Church in Carmarthenshire, Wales

Zion or Seion Baptist Chapel is a Baptist chapel in the town of Llanelli, Carmarthenshire, Wales. It was built in 1857 and is located at Island Place, close to the junction of Water Street with Upper Park Street.

The church was founded in 1831, before the erection of the present building. The congregation selected David Bowen, to be its pastor, a position he held until his death in 1853.

Zion Baptist Chapel was erected at a time when Llanelli had become a significant regional producer of tinplate and steel and the population was growing strongly and needed more buildings in which to worship. The building was designed by Henry Rogers and erected in 1857. It is the largest of the Baptist chapels in the town and has a three-bay façade with arched upper windows and a timber-pedimented porch. There are giant pilasters in greyish-brown local stone contrasting with ornamentations in brown sandstone. Inside the chapel is a large open space with galleries on all four sides, the organ gallery having been added in 1929. The congregation occupies box pews, some of which are tucked up under the galleries. Two schoolrooms dating from 1913 and built by William Griffiths adjoin the chapel.

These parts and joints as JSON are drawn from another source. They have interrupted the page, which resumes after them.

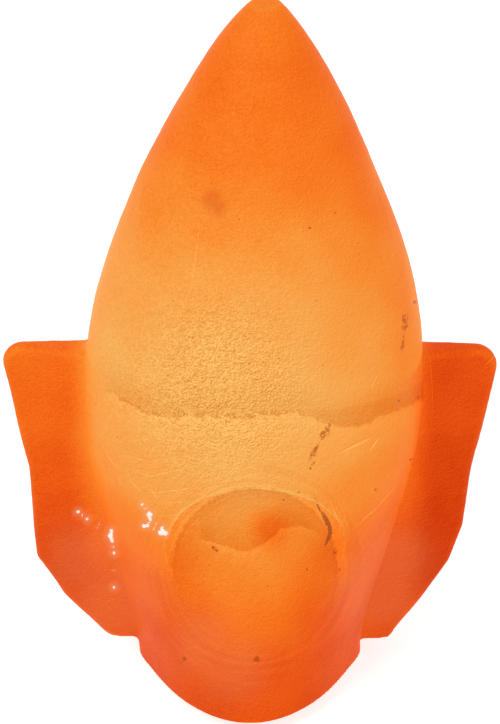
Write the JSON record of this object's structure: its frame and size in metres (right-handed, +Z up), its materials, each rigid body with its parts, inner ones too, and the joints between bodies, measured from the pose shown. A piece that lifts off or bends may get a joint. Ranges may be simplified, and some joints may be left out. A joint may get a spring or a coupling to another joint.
{
  "type": "salt crystal lamp",
  "caption": "Table lamp: a tall pointed block of carved rock salt with two side petals, lit by a small bulb on a lampholder pushed up its bore.",
  "frame": {"origin": "on the table, on the axis of the bore, in the middle of the rubber foot pad's underside", "axes": "+Z up along the bore; the carved front of the block looks along -Y; +X to the right seen from the front"},
  "size_m": [0.164, 0.098, 0.2515],
  "materials": {
    "rock_salt": "satin",
    "turned_beech": "satin",
    "black_rubber": "matte",
    "zinc_steel": "satin",
    "spring_steel": "satin",
    "moulded_resin": "satin",
    "steatite": "satin",
    "pressed_brass": "satin",
    "nickel_plate": "satin",
    "black_glass": "gloss",
    "clear_glass": "gloss",
    "solder": "satin",
    "glowing_wire": "satin"
  },
  "bodies": {
    "salt_block": {"salt_body": "rock_salt", "base_ring": "turned_beech", "foot_pad": "black_rubber", "base_screws": "zinc_steel", "cord_grommet": "black_rubber"},
    "lampholder": {"holder_cap": "moulded_resin", "entry_nipple": "moulded_resin", "holder_shell": "moulded_resin", "insulator_block": "steatite", "terminal_screws": "zinc_steel", "screw_shell": "pressed_brass", "centre_contact": "pressed_brass", "shade_ring": "moulded_resin", "clip_spring": "spring_steel"},
    "bulb": {"bulb_cap": "nickel_plate", "cap_insulator": "black_glass", "tip_contact": "solder", "glass_envelope": "clear_glass", "glass_stem": "clear_glass", "lead_wires": "glowing_wire", "filament": "glowing_wire"}
  },
  "joints": [
    {"name": "holder_slide", "type": "slide", "parent": "salt_block", "child": "lampholder", "axis": [0, 0, -1], "range_m": [0, 0.12]},
    {"name": "bulb_turn", "type": "hinge", "parent": "lampholder", "child": "bulb", "pos_m": [0, 0, 0.05], "axis": [0, 0, 1], "range_deg": [0, 900]}
  ]
}
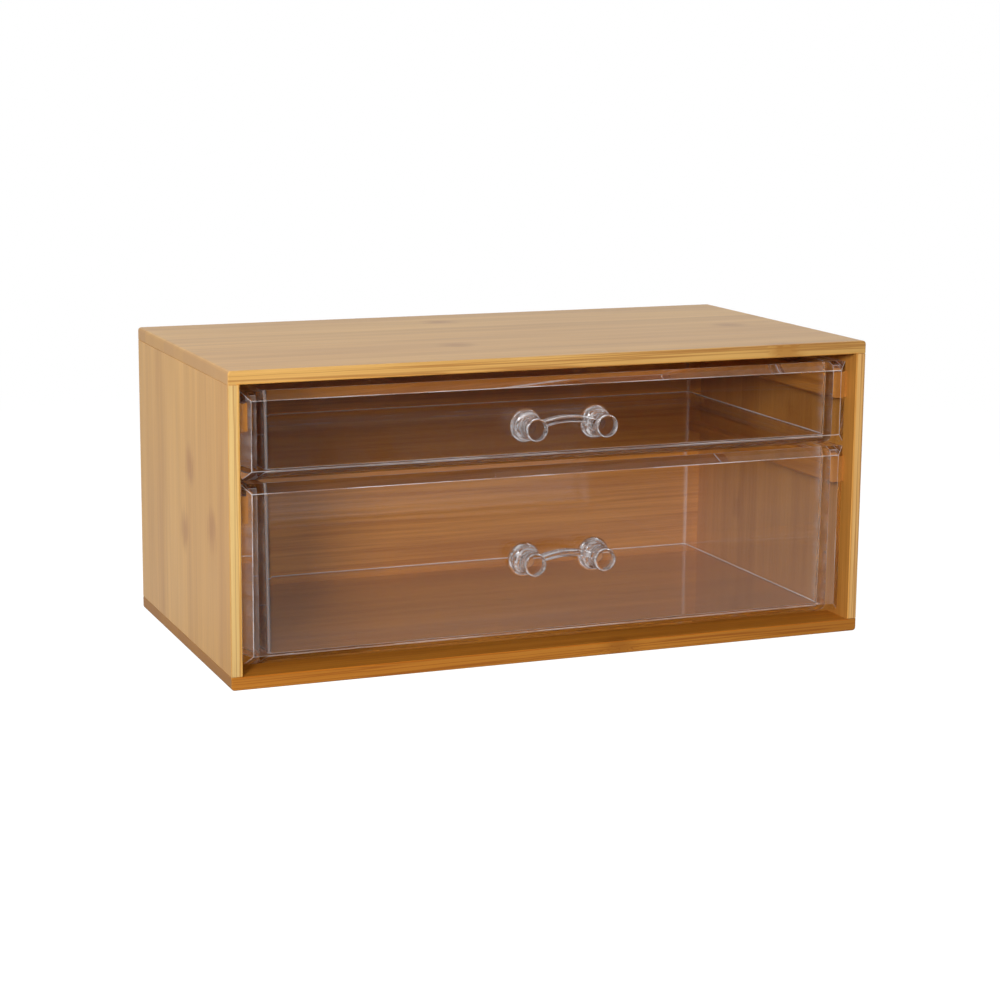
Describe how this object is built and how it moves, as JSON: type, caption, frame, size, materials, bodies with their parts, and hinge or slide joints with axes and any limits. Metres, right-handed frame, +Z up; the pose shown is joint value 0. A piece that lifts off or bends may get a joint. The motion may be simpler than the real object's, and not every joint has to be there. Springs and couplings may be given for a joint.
{
  "type": "tea bag drawer box",
  "caption": "Low bamboo tabletop box with clear bevelled drawers, a shallow one over a deep one, each slid out by a clear bow handle.",
  "frame": {"origin": "centre of the casing's flat underside, with both drawers shut", "axes": "+X to the right as seen from the front, +Y towards the back, +Z up; the drawers slide out along -Y"},
  "size_m": [0.31, 0.1715, 0.14],
  "materials": {
    "bamboo_board": "satin lacquer over caramel bamboo strips",
    "bamboo_strip": "sanded bamboo, thinly lacquered",
    "bamboo_pin": "bare bamboo",
    "clear_tray": "polished clear moulding",
    "clear_handle": "polished clear moulding"
  },
  "bodies": {
    "casing": {"top_panel": "bamboo_board", "bottom_panel": "bamboo_board", "left_side_panel": "bamboo_board", "right_side_panel": "bamboo_board", "back_panel": "bamboo_board", "top_panel_dowels": "bamboo_pin", "bottom_panel_dowels": "bamboo_pin", "runner_dowels": "bamboo_pin", "upper_left_runner": "bamboo_strip", "upper_right_runner": "bamboo_strip", "lower_left_runner": "bamboo_strip", "lower_right_runner": "bamboo_strip"},
    "upper_drawer": {"upper_tray": "clear_tray", "upper_handle": "clear_handle"},
    "lower_drawer": {"lower_tray": "clear_tray", "lower_handle": "clear_handle"}
  },
  "joints": [
    {"name": "upper_drawer_slide", "type": "slide", "parent": "casing", "child": "upper_drawer", "axis": [0, -1, 0], "range_m": [0, 0.12]},
    {"name": "lower_drawer_slide", "type": "slide", "parent": "casing", "child": "lower_drawer", "axis": [0, -1, 0], "range_m": [0, 0.12]}
  ]
}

The chapel was designated as a Grade II-listed building on 3 December 1992, as "a fine example of classical tradition in chapel building and one of a series of similar Baptist chapels in Llanelli". The listing includes the railings that face onto the street. The Royal Commission on the Ancient and Historical Monuments of Wales curates the archaeological, architectural and historic records for this church. These include digital photographs, a black and white postcard, transparencies and RCAHMW Digital Survey Archives.